How does active listening help?

A

it is useful for clients to explore their own experiences and perceptions. Healing is not primarily a process of dispensing expertise. The opportunity to follow and reflect on one’s own experience is valuable, and it often gets derailed in ordinary conversation. Good listening helps a person keep going, to continue considering and exploring what may be uncomfortable material. Accurate empathy is a very good skill to facilitate such self-exploration.

49
Q

What kind of questions should we ask during active listening

A

Responses and questions that promote self-exploration

50
Q

Why respond with statements rather than questions?

A

The reason for responding with a statement rather than asking a question is a practical one: a well-formed reflective statement is less likely than a question to evoke defensiveness and more likely to encourage continued exploration.

51
Q

What is reflective listening

A

Reflective listening, then, involves responding to the speaker with a statement that is not a roadblock, but rather is one’s guess about what the person means.

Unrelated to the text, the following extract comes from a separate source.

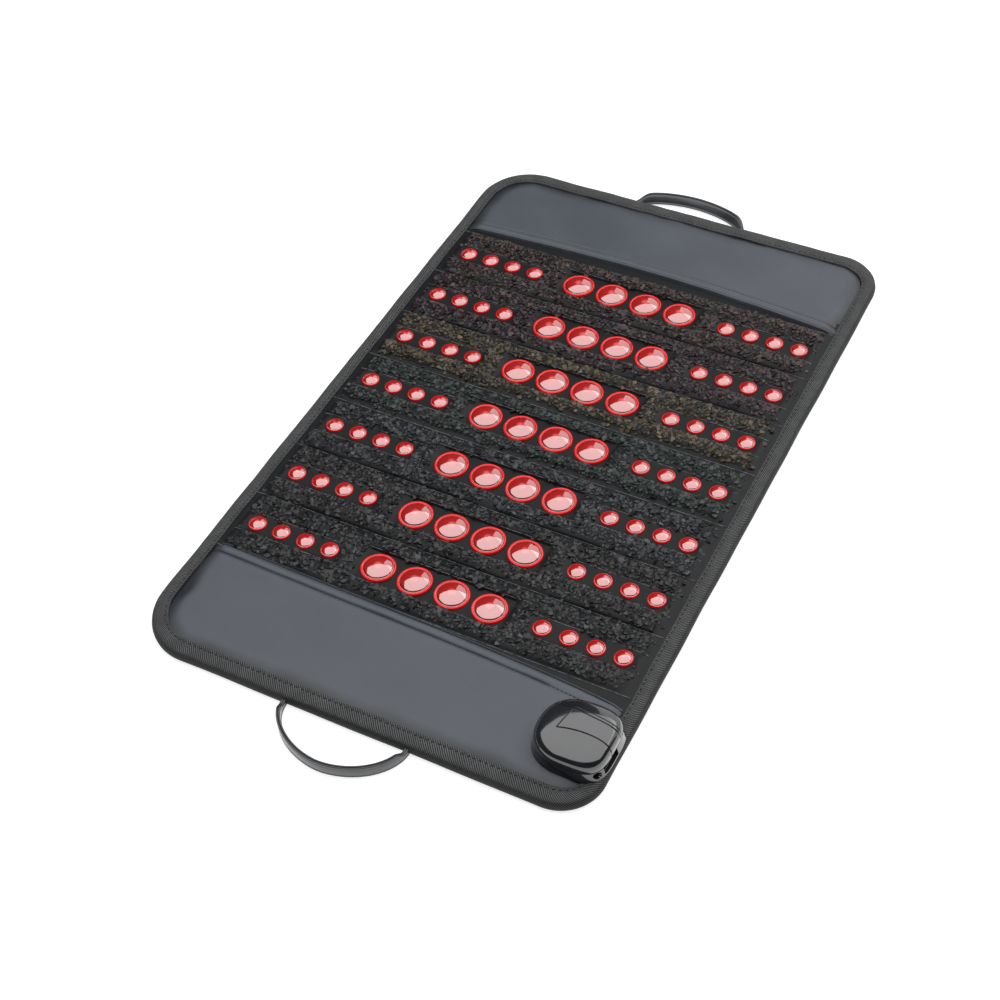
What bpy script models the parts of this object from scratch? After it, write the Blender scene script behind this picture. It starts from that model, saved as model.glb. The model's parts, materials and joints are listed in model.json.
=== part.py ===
"""A padded heat mat that folds in half like a book.

Seven bands of crushed stone carry rows of red lenses, a leather panel closes each end, woven tape
binds the edge, a strap handle lies at each end, and a connector box sits on one corner. X is the
mat's width, +Y its far end and +Z up; the origin is under the middle of the mat, on the floor.
"""

import math

import bmesh
import bpy
from mathutils import Matrix, Vector

# The mat as a whole.
MAT_LENGTH = 0.800
MAT_WIDTH = 0.4856
CORNER_RADIUS = 0.050
CLEARANCE = 0.0003

# The layers, from the floor up.
BOTTOM_COVER_THICKNESS = 0.0012
INSULATION_THICKNESS = 0.0040
HEATING_SHEET_THICKNESS = 0.0008
LED_BOARD_THICKNESS = 0.0016
END_PANEL_THICKNESS = 0.0061

# The woven tape round the edge.
BINDING_WIDTH = 0.0155
BINDING_HEIGHT = 0.0120
BINDING_ROUNDING = 0.0030

# The stone bands. The front and rear bands next to the middle one meet it on the fold lines.
ROW_COUNT = 7
ROW_PITCH = 0.0762
POCKET_CREST = 0.0078
POCKET_CREST_FROM_SEAM = 0.0110
POCKET_VALLEY = 0.0026
POCKET_VALLEY_HALF_WIDTH = 0.0130
POCKET_END_TAPER = 0.0150

# The leather end panels.
END_PANEL_SHOULDER = 0.0050
END_PANEL_FROM_BAND = 0.0013

# The lens strips: four caps moulded on one island.
LENSES_PER_STRIP = 4
ISLAND_RISE = 0.0010
ISLAND_MARGIN = 0.0010
LARGE_LENS_RADIUS = 0.0180
LARGE_LENS_PITCH = 0.0410
LARGE_LENS_RIM = 0.0026
LARGE_LENS_DOME = 0.0062
SMALL_LENS_RADIUS = 0.0094
SMALL_LENS_PITCH = 0.0282
SMALL_LENS_RIM = 0.0018
SMALL_LENS_DOME = 0.0036
SIDE_STRIP_FROM_EDGE = 0.0409
LED_BOARD_WIDTH = 0.0140

# The strap handles. Each stands on edge, and narrows to where it is sewn to the mat's edge.
STRAP_WIDTH = 0.0140
STRAP_THICKNESS = 0.0030
HANDLE_HALF_SPAN = 0.0655
FRONT_HANDLE_REACH = 0.0489
REAR_HANDLE_REACH = 0.0250
REAR_HANDLE_LEAN = math.radians(40)
HANDLE_FLOOR_GAP = 0.0006
HANDLE_NARROW_RUN = 0.0040
HANDLE_TAPER_RUN = 0.0100
HANDLE_FULLNESS = 1.85

# The connector box, placed from the mat's near right corner.
BOX_FROM_SIDE = 0.0403
BOX_FROM_END = 0.0685
BOX_HALF_WIDTH = 0.0400
BOX_HALF_DEPTH = 0.0385
BOX_BASE_HEIGHT = 0.0105
BOX_LID_HEIGHT = 0.0135
BOX_WALL = 0.0022
BOX_FLOOR = 0.0020
BOX_DRAFT = 0.0022
BOX_LEFT_FULLNESS = 2.3
BOX_RIGHT_FULLNESS = 3.4
STRIP_FAR_Y = 0.0180
STRIP_NEAR_Y = -0.0070
STRIP_BOW = 0.0045
STRIP_LEFT_X = -0.0160
STRIP_SLANT = 0.0045

# The socket opening and the cable notch in the box's right wall, and what is behind them.
SOCKET_Y = -0.0085
SOCKET_WIDTH = 0.0220
SOCKET_HEIGHT = 0.0060
SOCKET_DEPTH = 0.0140
SOCKET_WALL = 0.0010
CONTACT_WIDTH = 0.0100
CONTACT_LENGTH = 0.0035
CONTACT_THICKNESS = 0.0010
NOTCH_Y = -0.0275
NOTCH_RADIUS = 0.0036
BOX_BOARD_WIDTH = 0.0300
BOX_BOARD_DEPTH = 0.0400
BOX_BOARD_X = -0.0070

# The lead down to the heating sheet, and the thermal cut-out at its end.
LEAD_WIDTH = 0.0060
LEAD_THICKNESS = 0.0020
LEAD_RUN = 0.0360
LEAD_FROM_BOX_X = -0.0280
LEAD_END_ABOVE_FLOOR = 0.0020
CUTOUT_WIDTH = 0.0090
CUTOUT_LENGTH = 0.0160
CUTOUT_HEIGHT = 0.0032

# Worked out from the sizes above.
HALF_LENGTH = MAT_LENGTH / 2
HALF_WIDTH = MAT_WIDTH / 2
FIELD_HALF_WIDTH = HALF_WIDTH - BINDING_WIDTH - CLEARANCE
FOLD_Y = ROW_PITCH / 2
SEAM_Z = BINDING_HEIGHT
INSULATION_Z = BOTTOM_COVER_THICKNESS + CLEARANCE
HEATING_SHEET_Z = INSULATION_Z + INSULATION_THICKNESS + CLEARANCE
TOP_LAYER_Z = HEATING_SHEET_Z + HEATING_SHEET_THICKNESS + CLEARANCE
PANEL_TOP_Z = TOP_LAYER_Z + END_PANEL_THICKNESS
LED_BOARD_TOP_Z = TOP_LAYER_Z + LED_BOARD_THICKNESS
ISLAND_Z = LED_BOARD_TOP_Z + CLEARANCE
ISLAND_TOP_Z = SEAM_Z + ISLAND_RISE
HALF_ROWS = ROW_COUNT // 2
BAND_EDGE_Y = (HALF_ROWS + 0.5) * ROW_PITCH
HANDLE_AXIS_Z = BINDING_HEIGHT - 0.0035
HANDLE_AXIS_Y = HALF_LENGTH + CLEARANCE
BOX_X = HALF_WIDTH - BOX_FROM_SIDE
BOX_Y = -HALF_LENGTH + BOX_FROM_END
BOX_Z = PANEL_TOP_Z + CLEARANCE
BOX_PARTING_Z = BOX_Z + BOX_BASE_HEIGHT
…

It’s possible to turn almost any question into a reflective statement. When you’re first practicing, one way to form a reflection is first to think the question, “Do you mean that you . . . ?” Then remove the question words at the front (“ Do you mean that”) and inflect your voice downward at the end to make a statement.

52
Q

Different kinds of reflections

A
  1. Simple Reflection: Parrot Phrasing

2. Complex Reflection: Continuing the paragraph,

53
Q

Difference between simple and complex reflections

A

A simple reflection is limited to what shows above the water, the content that has actually been expressed, whereas a complex reflection makes a guess about what lies beneath the surface.

54
Q

When using reflections why is it better to undershoot than overshoot

A

As a general principle, if you overstate the intensity of an expressed emotion, the person will tend to deny and minimize it, backing off from the original statement. On the other hand, if you slightly understate the expressed intensity of emotion, the person is more likely to continue exploring and telling you about it. When reflecting emotion, err on the side of undershooting if you want the person to continue exploring it:

55
Q

Was Carl Rogers truly non-directive in his approach with clients?

A

Carl Rogers maintained that he was nondirective in counseling, but his student Charles Truax (1966) coded audiotapes of Rogers’s sessions and found that he was differentially “reinforcing” certain kinds of client statements while letting others pass without reflection or comment. It is truly difficult to respond unconditionally to whatever clients say. It is easy, though, to be unaware of how one is influencing direction.

56
Q

If it is not possible to be truly non-directive, then how should questions and reflections be applied?

A

In the direction of accelerating change

57
Q

How to avoid the question-answer trap in the engagement process

A

follow each question with two or three reflections, to encourage the person to reflect on their answers

58
Q

Affirming

A

to accentuate the positive. To affirm is to recognize and acknowledge that which is good including the individual’s inherent worth as a fellow human being.

People are more likely to spend time with, trust, listen to, and be open with people who recognize and affirm their strengths.